Hi BlessedLIttleThistle,
I have heard about the cider vinegar, but I’ve never tried that. Does it have some special enzymes in it that would help activate a mother? I’ve just gone with the bread and it usually works. Although, at the moment, I’ve got another dead mother on my hands. The thing just crumbled and broke apart. I’m planning on starting over. I’m gonna research the cider vinegar thing and possibly try that.
Good luck with yours. And let me know how it goes.
**reCORKING** rather
Awesome story. I could feel your pain. I’m so glad you found a child😊😊. Happy vinegar making.
Thanks, David.
Ive recently developed an interest in starting my own red wine vinegar mother. I would love to hear more specifics regard how you started yours. In particular, how much wine to start, how much bread, what sort of container, etc.

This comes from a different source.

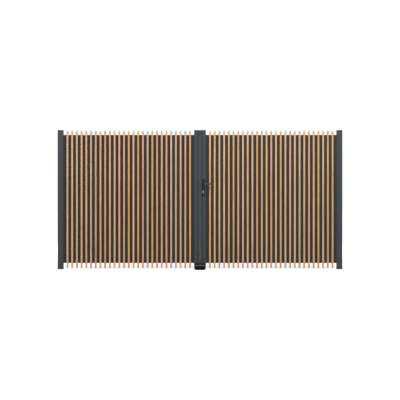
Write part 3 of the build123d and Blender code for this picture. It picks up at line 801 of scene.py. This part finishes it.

Interesting retelling. Laughed when you said I visited my mother, not my vinegar’s mother’s housem
Thanks for sharing info about the trick of using some Italian bread to help make the vinegar. Perhaps a sourdough bread slice would work equally well?
Wonder what killed the mother. Now I’ll check my vinegars. Also, do you have anybody idea mixing distilled vinegar with a vinegar with a mother would kill the mother?